5. The shielding structure according to any one of claims 1 to 4, characterized in that, Also includes: A cooling device for cooling the mounting base, the sliding rod, or the elastic sleeve; The sliding rod has a first cooling medium channel inside. A first inlet and a first outlet communicating with the first cooling medium channel are located on the other side of the mounting base. The first cooling medium channel is a U-shaped channel within the sliding rod. The shielding structure further includes a first flexible hose communicating with the first inlet and a second flexible hose communicating with the first outlet; and / or The mounting base has a second cooling medium channel inside, and the mounting base has a second inlet and a second outlet on the outer side of the mounting hole that communicate with the second cooling medium channel.
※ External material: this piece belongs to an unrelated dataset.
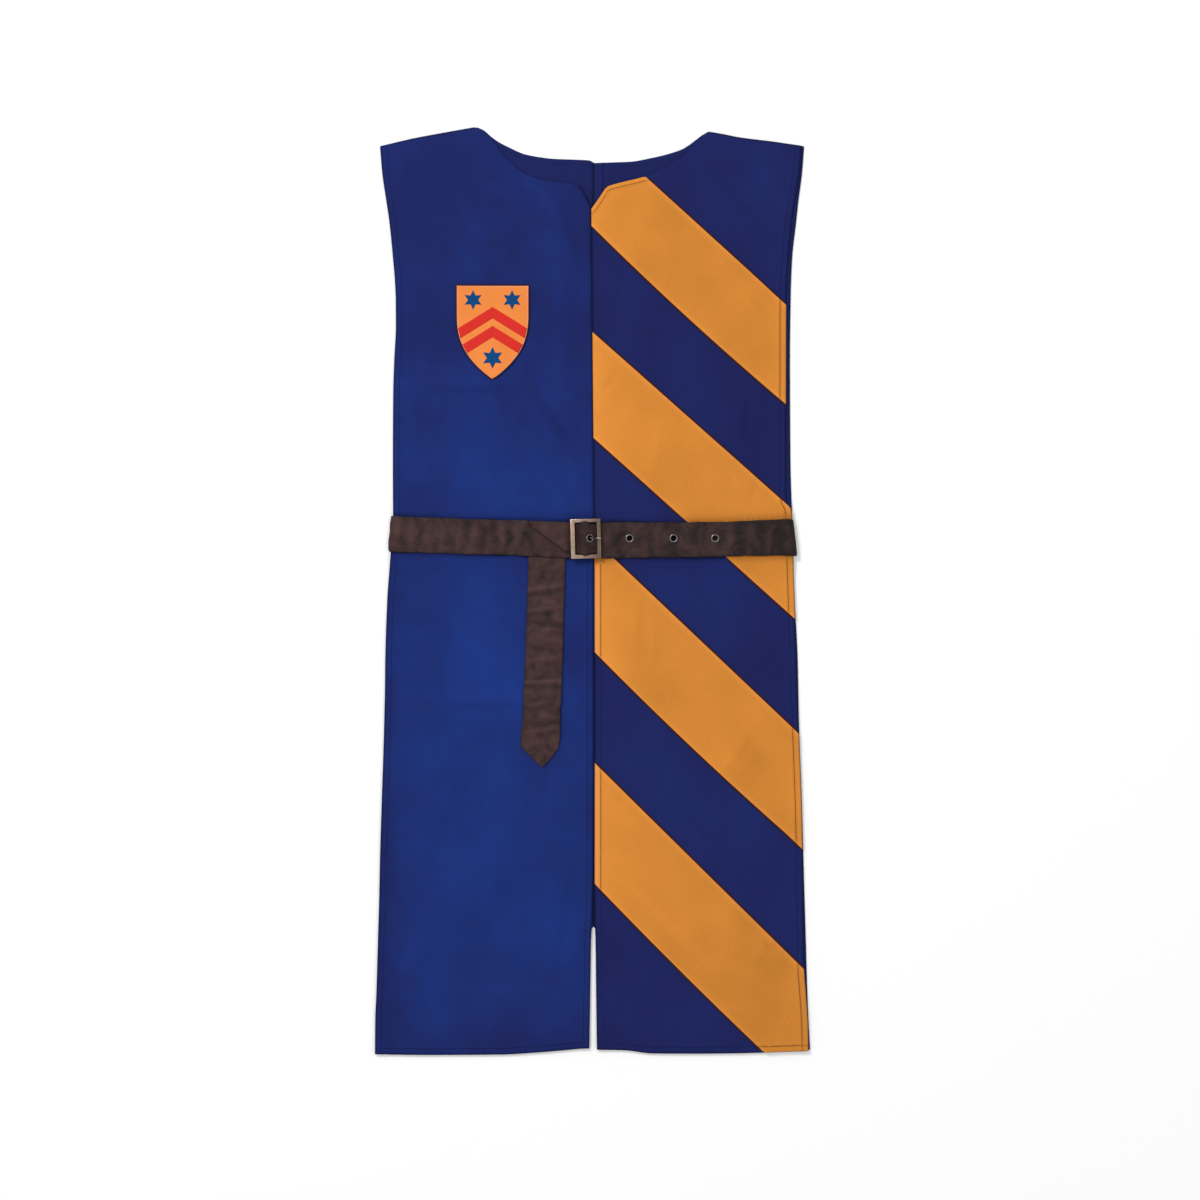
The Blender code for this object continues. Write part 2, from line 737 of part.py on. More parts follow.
def make_buckle():
    """Rectangular frame with chamfered bars and a centre bar."""
    profile = (
        (0.0, 0.0),
        (0.0, BUCKLE_THICK - BUCKLE_CHAMFER),
        (0.22, BUCKLE_THICK),
        (0.78, BUCKLE_THICK),
        (1.0, BUCKLE_THICK - BUCKLE_CHAMFER),
        (1.0, 0.0),
    )
    outer = (
        (-BUCKLE_HALF_WIDTH, -BUCKLE_HALF_HEIGHT),
        (BUCKLE_HALF_WIDTH, -BUCKLE_HALF_HEIGHT),
        (BUCKLE_HALF_WIDTH, BUCKLE_HALF_HEIGHT),
        (-BUCKLE_HALF_WIDTH, BUCKLE_HALF_HEIGHT),
    )
    inner = (
        (-BUCKLE_HALF_WIDTH + BUCKLE_LEFT_BAR, -BUCKLE_HALF_HEIGHT + BUCKLE_BOTTOM_BAR),
        (BUCKLE_HALF_WIDTH - BUCKLE_RIGHT_BAR, -BUCKLE_HALF_HEIGHT + BUCKLE_BOTTOM_BAR),
        (BUCKLE_HALF_WIDTH - BUCKLE_RIGHT_BAR, BUCKLE_HALF_HEIGHT - BUCKLE_TOP_BAR),
        (-BUCKLE_HALF_WIDTH + BUCKLE_LEFT_BAR, BUCKLE_HALF_HEIGHT - BUCKLE_TOP_BAR),
    )
    shape = bmesh.new()
    rings = []
    for share, z in profile:
        ring = []
        for (x, y), (inner_x, inner_y) in zip(outer, inner):
            point = (blend(x, inner_x, share), blend(y, inner_y, share), z)
            ring.append(shape.verts.new(point))
        rings.append(ring)
    for k, ring in enumerate(rings):
        following = rings[(k + 1) % len(rings)]
        for j in range(4):
            after = (j + 1) % 4
            shape.faces.new((ring[j], ring[after], following[after], following[j]))
    place = Matrix.Translation((BUCKLE_X, BUCKLE_Y, BUCKLE_UNDER)) @ Matrix.Rotation(BUCKLE_LEAN, 4, "Z")
    bmesh.ops.transform(shape, matrix=place, verts=shape.verts)
    frame = add_object("buckle_frame", shape, BRASS)

    bar = bmesh.new()
    low, high = inner[0][1] - BAR_SUNK, inner[2][1] + BAR_SUNK
    upright = Matrix.Rotation(math.pi / 2, 4, "X")
    middle = Matrix.Translation((0, (low + high) / 2, BAR_Z - BUCKLE_UNDER))
    bmesh.ops.create_cone(
        bar, segments=12, radius1=BAR_RADIUS, radius2=BAR_RADIUS, depth=high - low, cap_ends=True,
        matrix=place @ middle @ upright,
    )
    tool = add_object("centre_bar_tool", bar, BRASS)
    tool.hide_render = True
    tool.display_type = "WIRE"
    join = frame.modifiers.new("centre bar", "BOOLEAN")
    join.operation = "UNION"
    join.solver = "EXACT"
    join.object = tool


def make_prong():
    """Wire that hooks round the centre bar, comes up through the eyelet and rests on the right bar."""
    route = [*arc(BUCKLE_X, BAR_Z, BAR_RADIUS + GAP + PRONG_RADIUS, 100, 360, 12), *PRONG_OVER]
    curve = bpy.data.curves.new("buckle_prong", "CURVE")
    curve.dimensions = "3D"
    curve.bevel_depth = PRONG_RADIUS * MM
    curve.bevel_resolution = 2
    curve.use_fill_caps = True
    spline = curve.splines.new("POLY")
    spline.points.add(len(route) - 1)
    for point, (x, z) in zip(spline.points, route):
        point.co = (x * MM, EYELET_Y * MM, z * MM, 1)
    link_piece("buckle_prong", curve, STEEL)


def make_eyelet(name, x, z, slope):
    """Flanged ring: radius and height of each corner above the middle of the strap, turned round."""
    seat = STRAP / 2 + GAP
    section = (
        (EYELET_BORE, -STRAP / 2 + 0.1),
        (EYELET_BARREL, -STRAP / 2 + 0.1),
        (EYELET_BARREL, seat),
        (EYELET_FLANGE, seat),
        (EYELET_FLANGE - 0.2, seat + 0.3),
        (EYELET_FLANGE - 1.0, seat + 0.55),
        (EYELET_BORE + 0.5, seat + 0.5),
        (EYELET_BORE, seat + 0.15),
    )
    shape = bmesh.new()
    corners = [shape.verts.new((radius, 0, height)) for radius, height in section]
    edges = [shape.edges.new((corners[k - 1], corners[k])) for k in range(len(corners))]
    bmesh.ops.spin(
        shape, geom=corners + edges, cent=(0, 0, 0), axis=(0, 0, 1), angle=2 * math.pi,
        steps=16, use_merge=True,
    )
    bmesh.ops.remove_doubles(shape, verts=shape.verts, dist=1e-4)
    place = Matrix.Translation((x, EYELET_Y, z)) @ Matrix.Rotation(slope, 4, "Y")
    bmesh.ops.transform(shape, matrix=place, verts=shape.verts)
    add_object(name, shape, STEEL, smooth=True)


def make_eyelets():
    path, holes = hole_end_path()
    for number, k in enumerate(holes, start=1):
        x, z = path[k]
        make_eyelet(f"eyelet_{number}", x, z, BUCKLED_SLOPE if k == holes[-1] else 0.0)


def main():
    clear_scene()
    front_left, front_right = front_grid(True), front_grid(False)
    make_back("back_left", True)
    make_back("back_right", False)
    make_front("front_left", front_left)
    make_front("front_right", front_right)
    make_stripes(front_right)
    make_shield(front_left)
    make_belt_back()
    make_belt_buckle_end()
    make_belt_hole_end()
    make_belt_tail(front_left)
    make_buckle()
    make_prong()
    make_eyelets()


main()
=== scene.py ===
# Medieval surcoat with its belt, laid flat on a pale table.
# Sizes are in millimetres; left and right are as seen from above.

import bisect
import math
from collections import namedtuple

import bmesh
import bpy
from mathutils import Matrix, Vector, noise


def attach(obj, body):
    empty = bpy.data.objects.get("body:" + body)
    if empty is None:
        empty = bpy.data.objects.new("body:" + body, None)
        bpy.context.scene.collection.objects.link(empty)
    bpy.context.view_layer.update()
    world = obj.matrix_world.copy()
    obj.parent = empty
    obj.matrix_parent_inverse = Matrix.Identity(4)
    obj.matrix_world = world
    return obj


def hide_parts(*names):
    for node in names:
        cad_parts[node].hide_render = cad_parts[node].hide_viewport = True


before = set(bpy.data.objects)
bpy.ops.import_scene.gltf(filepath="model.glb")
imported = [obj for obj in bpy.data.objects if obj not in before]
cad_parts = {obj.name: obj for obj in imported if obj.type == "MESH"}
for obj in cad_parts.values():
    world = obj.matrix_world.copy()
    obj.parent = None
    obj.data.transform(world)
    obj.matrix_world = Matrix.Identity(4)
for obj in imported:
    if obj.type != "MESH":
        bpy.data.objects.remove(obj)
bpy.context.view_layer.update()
bpy.ops.object.select_all(action="DESELECT")
mm = 0.001

coat = {
    "cloth": 1.2, "gap": 0.3, "stripe": 0.9, "lie": 0.12,
    "halfLength": 463.5, "chestY": 345.0, "yokeTopY": 440.0,
    "slitTopY": -336.0, "backInset": 2.0, "backHemInset": 1.0,
    "beltLowY": 30.0, "beltHighY": 76.0, "beltRamp": 18.0, "beltLift": 1.5,
    "loft": 1.1, "hemWidth": 8.6, "stitchIn": 6.2, "neckHem": 1.4,
}

# Heights along the sides, then the edge there
frontLeftSide = (
    (-463.5, -218.2), (-430, -217.9), (-404, -216.8), (-350, -215.2), (-306, -213.9), (-270, -213.2),
    (-210, -211.4), (-156, -209.6), (-96, -208.2), (-70, -207.9),
    (-10, -205.9), (30, -202.9), (46, -201.6),
    (60, -200.7), (70, -200), (80, -200), (92, -200.2), (130, -200.3),
    (198, -199.9), (230, -198.9), (264, -197.3),
    (290, -197.4), (308, -198.2), (330, -200), (370, -204), (390, -207), (418, -211), (444, -213.2),
)
frontRightSide = (
    (-463.5, 215.5), (-436, 215), (-408, 213.3), (-378, 211.2),
    (-350, 210.8), (-270, 209.7), (-210, 208.4),
    (-150, 206.2), (-70, 203.4), (-10, 201.5), (30, 200.1),
    (70, 199), (80, 198), (88, 194.4), (98, 193), (130, 193),
    (230, 193.2), (290, 193.4), (330, 195.4), (370, 199), (390, 202), (418, 206.5), (444, 209),
)
backRightSide = (
    (-463.5, 217.5), (-436, 216), (-404, 214.6), (-350, 213), (-270, 210.7), (-210, 209.1), (-130, 206.1),
    (-70, 204.9), (-10, 202), (30, 200.6), (70, 199.5), (92, 198.6), (130, 197.6), (230, 197.1),
    (290, 197.8), (330, 199.2), (370, 203.5), (390, 205.7), (418, 209.3), (444, 211.3),
)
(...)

6. The shielding structure according to any one of claims 1 to 4, characterized in that, The lubricating medium includes at least one of water, lubricating oil, molybdenum disulfide, and lead powder.

7. A valve, characterized in that, include: The shielding structure as described in any one of claims 1 to 6; and A valve seat, wherein a valve cavity is provided inside the valve seat, and the valve seat includes the mounting base.

8. The valve according to claim 7, characterized in that, The valve seat includes a valve body and a valve cover mounted on the valve body, the mounting seat being the valve cover, and the elastic sleeve of the shielding structure being located inside the valve body.

9. A pump, characterized in that, include: The shielding structure as described in any one of claims 1 to 6 or the valve as described in any one of claims 7 to 8.